The “Gujarat Model” is threatened by the demands raised by the Dalits for land, which will create further trouble for the Indian ruling classes in case this demand is echoed by the Dalits of other states as well, as the demand may get transmitted across borders of the state, thanks to the presence of large number of migrant poor in the state who came to Gujarat in search of a livelihood. The growth of the militant Dalit movement against the semi-feudal set up will also impact the working class to launch a broad struggle against the exploitation laden upon them by the enterprises running in Gujarat owned by either foreign monopoly and finance capital or their Indian comprador and crony lackeys. The initiation of such a broad struggle against the enemies of the people is something the Modi regime considers to be a true nightmare, and that is what they are working overtime to thwart under any circumstances. The international media, unlike the Indian media, is fully critical of Modi’s way of handling the situation, as the global monopoly and finance capital is scared of an impending turbulence at the heart of its haven of exploitation in India.

Though the movement that started in Una is filled with many shortcomings, though it is still devoid of any revolutionary agenda, and though the leadership of the struggle is still with the Ambedkarites, the fact is that this movement has opened the floodgate of Dalit liberation movement in the most reactionary state of India after Haryana.
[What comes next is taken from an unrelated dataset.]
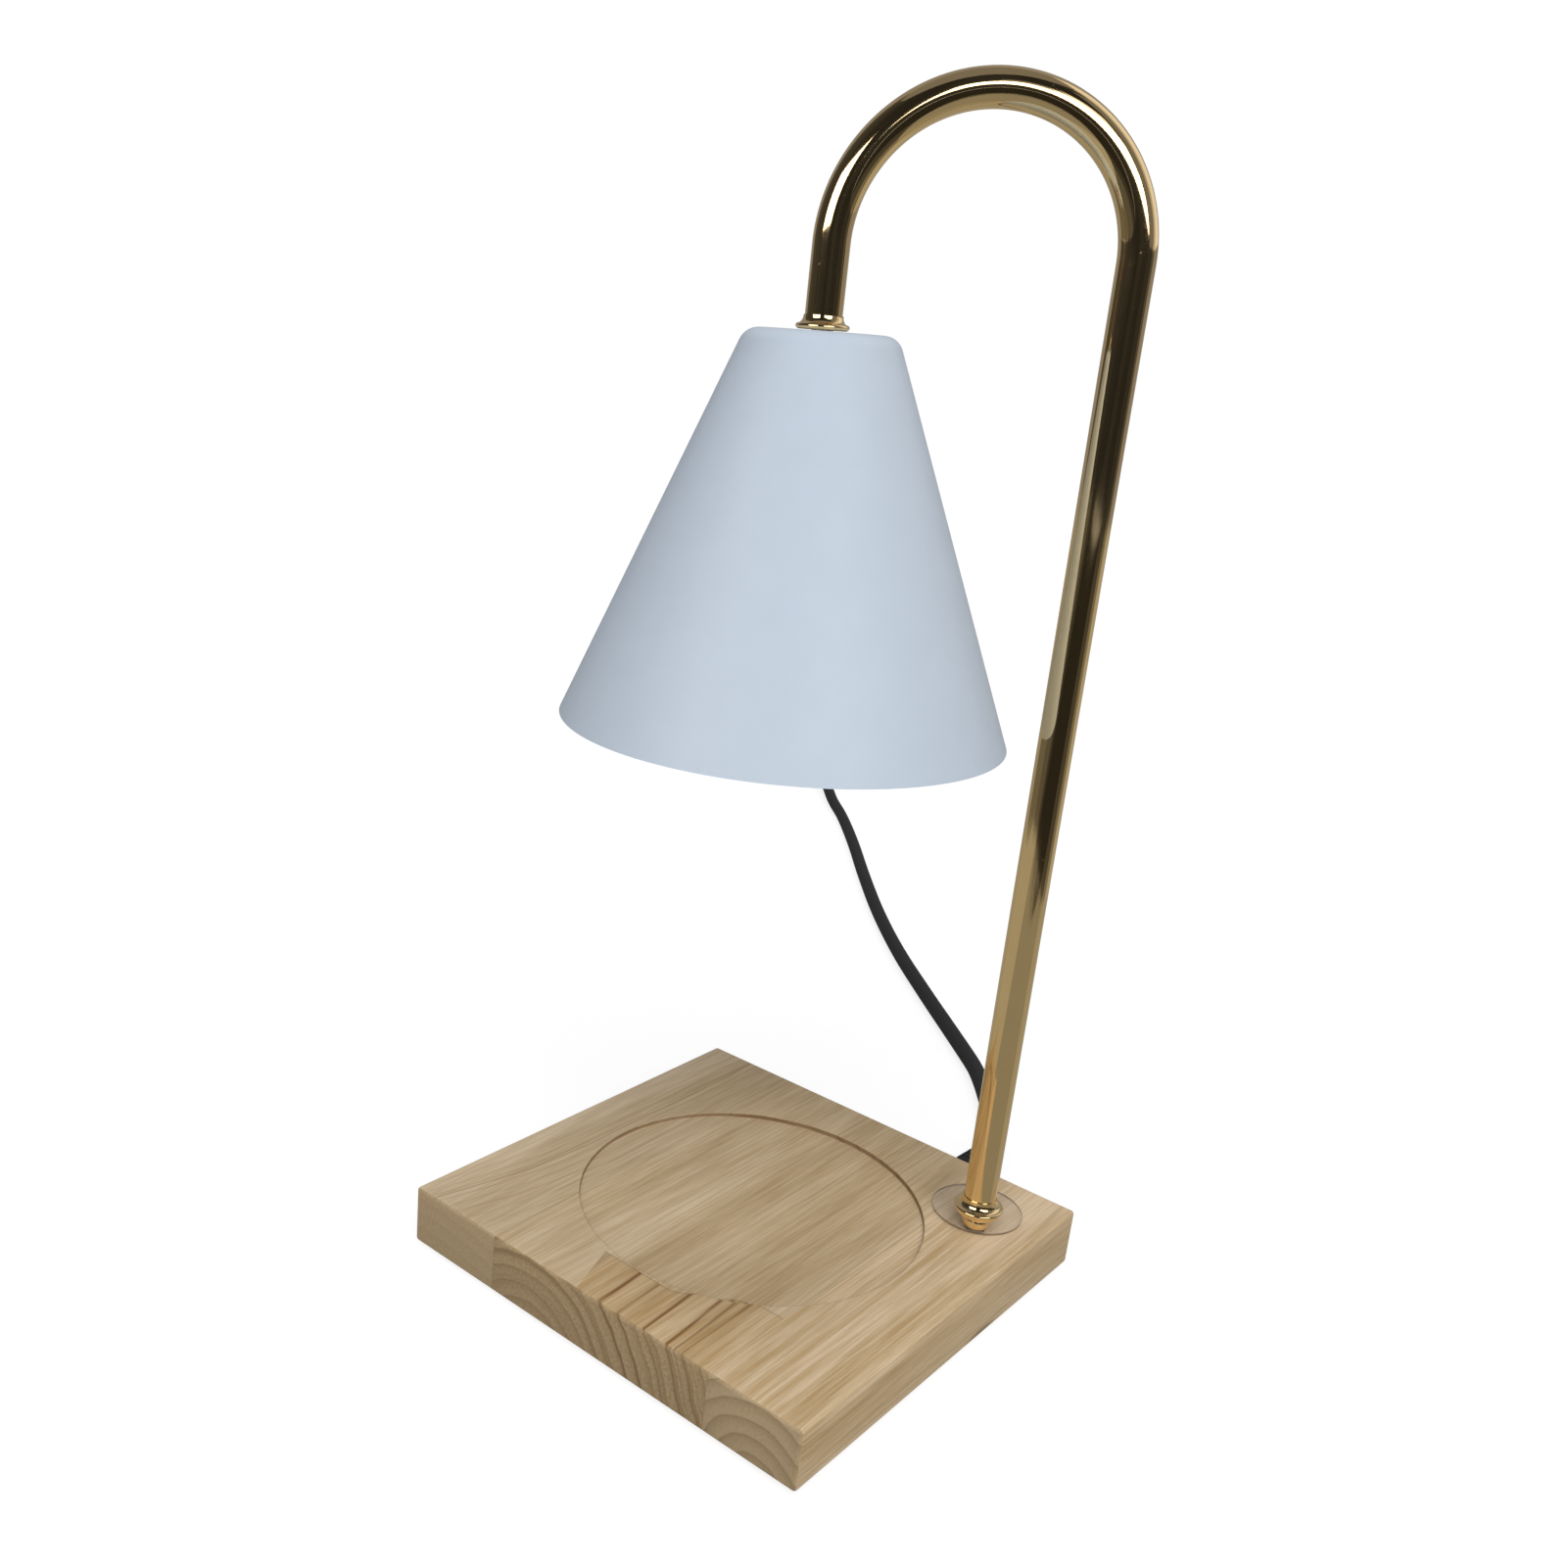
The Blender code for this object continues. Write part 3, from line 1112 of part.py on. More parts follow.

The struggle of the Dalits will surely grow from lower to higher stages and the battle will intensify in the coming days when the Dalits will in practice challenge the hegemony of the ruling classes and upper castes by claiming rights to land and fight for it. The experience of the Dalits will surely lead them away from the menial jobs that the upper caste rulers confine them to, and their fight for a dignified life will show them the path of democratic revolution, which can liberate them from the present bondages by overthrowing the existing semi-feudal production relations. The ushering of the new dawn of freedom of Dalits will cast doom on the Brahminical tyranny and compartmentalisation and nail the coffin of Hindutva fascism.